No sane man now doubts that if, on assuming the Executive authority four years ago, Mr. Lincoln, in his Inaugural Address, had proclaimed the sentiment, recommended by General Scott, "Wayward sisters, depart in peace," the old Union would long ere this, without the expenditure of a dollar of treasure or a drop of blood, have recovered its integrity. The second inauguration would have witnessed a re-united and happy people, with more substantial evidences of strength and prosperity than the pop-crackers, sky-rockets and illuminations which, on the 4th of March, 1865, will blaze over a Republic's sepulchre.

We speak, of course, on the theory that it was the object of Mr. Lincoln's advisers in 1861 to secure the preservation of "the Union." If this was not their object; if they sought to subvert the old Government in everything but name; to make it a consolidated empire, from which the American Constitution and the sovereignty of the States should alike disappear; to overthrow State institutions and civil liberty; they adopted the means most suitable to the end. --We scarcely imagine, however, that, even if they contemplated such results, they calculated the cost, or, if they had formed the faintest conception of the magnitude and expense of the operation, would have ventured upon that fearful experiment. Little did they think that Charleston, which hung out the Flag of Independence in 1861, would not be evacuated till the approach of the Presidential inauguration of 1865, and that millions of men, and thousands of millions of treasure, would not even then have made any impression upon one vital spot of the Confederacy.

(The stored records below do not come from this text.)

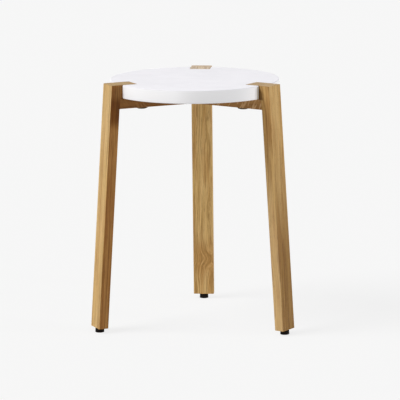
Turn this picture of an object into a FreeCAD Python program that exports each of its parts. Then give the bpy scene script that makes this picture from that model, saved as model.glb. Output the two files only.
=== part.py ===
import FreeCAD
import Part

import math
import os

# Three-legged stacking stool, in millimetres.
# The origin is on the stool's axis at floor level, +Z is up, the rear leg stands along +Y
# and -Y is the front. Left and right are as seen from the front.

# Seat
seat_height = 450.0
seat_diameter = 306.0
seat_thickness = 25.0
seat_flat_depth = 2.0
seat_edge_chamfer = 1.2

# Legs: a post of flat stock whose outer face leans out by the splay run from seat to floor
leg_width = 38.0
leg_thickness = 18.0
leg_overhang = 19.0
leg_splay_run = 31.0
leg_edge_radius = 1.5
top_edge_chamfer = 0.5

# Heads: the leg's horizontal top, which lies in the seat's notch
head_length = 50.0

# Rails
rail_thickness = 18.0
rail_edge_radius = 1.5

# Loose tenons from rail and head into the post, flat bars with chamfered long edges
tenon_width = 22.0
tenon_thickness = 6.0
tenon_in_post_share = 0.65
tenon_in_rail = 18.0
tenon_in_head = 14.0
peg_end_gap = 0.8

# Loose tongues across the mitres where the rails meet, flat bars again
bar_chamfer = 1.0
tongue_width = 11.0
tongue_thickness = 5.0
tongue_length = 15.0
tongue_centre_share = 0.55

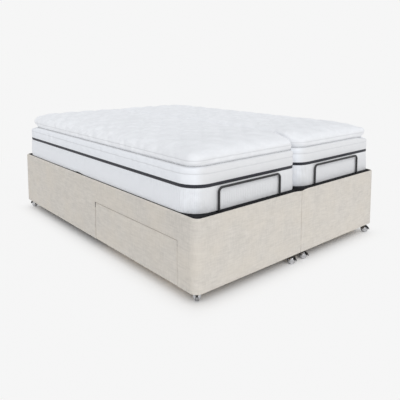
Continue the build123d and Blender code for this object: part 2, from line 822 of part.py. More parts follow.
back_bars = (back_hinge_y + crossbar_setback, back_shaft_y + back_arm + 2 * crossbar_setback,
             board_end - far_bar_setback)
thigh_bars = (thigh_hinge_y - crossbar_setback, leg_shaft_y - leg_arm - crossbar_setback)
for hand, side in SIDES.items():
    make_base_shell(f"base_shell_{hand}", side)
    make_drawer_front(f"drawer_front_{hand}", side)
    make_drawer_box(f"drawer_box_{hand}", side)
    make_board(f"back_board_{hand}", side, (back_hinge_y + back_hinge_gap, board_end))
    make_board(f"thigh_board_{hand}", side, (knee_y + knee_gap, thigh_hinge_y - thigh_hinge_gap))
    make_calf_board(f"calf_board_{hand}", side)
    make_section_frame(f"back_frame_{hand}", side, back_hinge_y, board_end - strap_end_setback, back_bars,
                       (back_bars[0], back_bars[1]))
    make_section_frame(f"thigh_frame_{hand}", side, thigh_hinge_y, knee_y, thigh_bars,
                       (thigh_bars[1], thigh_bars[0]))
    make_calf_frame(f"calf_frame_{hand}", side)
    make_retainer_bar(f"retainer_bar_{hand}", side)
    make_lift_arm(f"back_lift_arm_{hand}", side, back_shaft_y, 1, back_arm, back_lift)
    make_lift_arm(f"leg_lift_arm_{hand}", side, leg_shaft_y, -1, leg_arm, thigh_lift)
    make_pusher(f"back_pusher_{hand}", side, back_shaft_y, 1, back_lift, back_pusher_drop)
    make_pusher(f"leg_pusher_{hand}", side, leg_shaft_y, -1, thigh_lift, leg_pusher_drop)
    make_mattress_section(f"mattress_back_{hand}", (side,), folded_face(*back_face), upright_face(past_end))
    make_mattress_section(f"mattress_thigh_{hand}", (side,), upright_face(knee_y + knee_half_gap),
                          folded_face(*thigh_face))
    make_mattress_section(f"mattress_calf_{hand}", (side,), upright_face(-past_end),
                          upright_face(knee_y - knee_half_gap))
    for place, x, y in castor_places(side):
        make_castor_fork(f"castor_fork_{hand}_{place}", x, y, headings[f"{hand}_{place}"])
        make_castor_wheels(f"castor_wheels_{hand}_{place}", x, y, headings[f"{hand}_{place}"])
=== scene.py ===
"""Looks of an adjustable divan bed whose two halves lift on their own.

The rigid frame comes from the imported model. This script upholsters the two boxes, makes the pillow-top
mattresses with their tape and quilting, dresses the castors, rods, boards and lifting gear, and sets up
the stage. Every length is in metres, with the foot of the bed at -Y and the floor at Z = 0.
"""

import json
import logging
import math
from dataclasses import dataclass, field, replace
from enum import Enum
from functools import cached_property
from typing import Callable, Iterable, Optional, Sequence, Union

import bmesh
import bpy
import numpy as np
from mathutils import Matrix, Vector


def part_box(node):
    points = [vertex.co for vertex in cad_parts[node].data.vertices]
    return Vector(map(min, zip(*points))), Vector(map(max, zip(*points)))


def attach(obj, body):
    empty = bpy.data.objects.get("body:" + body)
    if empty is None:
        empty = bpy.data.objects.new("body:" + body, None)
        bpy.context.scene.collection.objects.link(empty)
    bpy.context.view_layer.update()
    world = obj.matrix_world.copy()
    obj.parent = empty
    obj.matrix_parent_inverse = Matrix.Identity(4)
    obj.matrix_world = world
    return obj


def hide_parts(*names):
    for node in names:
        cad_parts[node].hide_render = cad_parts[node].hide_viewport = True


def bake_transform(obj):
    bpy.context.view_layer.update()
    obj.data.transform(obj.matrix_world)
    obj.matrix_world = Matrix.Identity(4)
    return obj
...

If the labor of that enormous host of men, if the gigantic expenditures which have been employed in destruction, had been devoted to the production of Victories of Peace, what a different spectacle would now meet the eye from that which Mr. Lincoln may behold, by looking beyond the delirious crowds which attend his inauguration, and surveying the countless graves, the bereaved households, the desolated fields, the inextinguishable animosities, which this war has produced! The treasures expended in it might have united the Atlantic and Pacific by Northern and Southern lines of railroad, and connected the whole country by railways and canals; might have endowed schools, colleges and humane associations innumerable; might have given an impetus to agriculture, commerce and the mechanic arts that would have made the United States first among nations. If the Constitution was to be violated, it might have been violated in this way with more advantage to humanity, and more consistency with common sense, than trampling it beneath the bloody heel of war.

We do not think, if the President of the United States had it again in his power to decide the issue presented to him at his inauguration in 1861, he would come to the same decision. If we are right in this conviction, all the pageantry of the approaching ceremonies cannot console him for the consequences of the fatal error of his first Proclamation.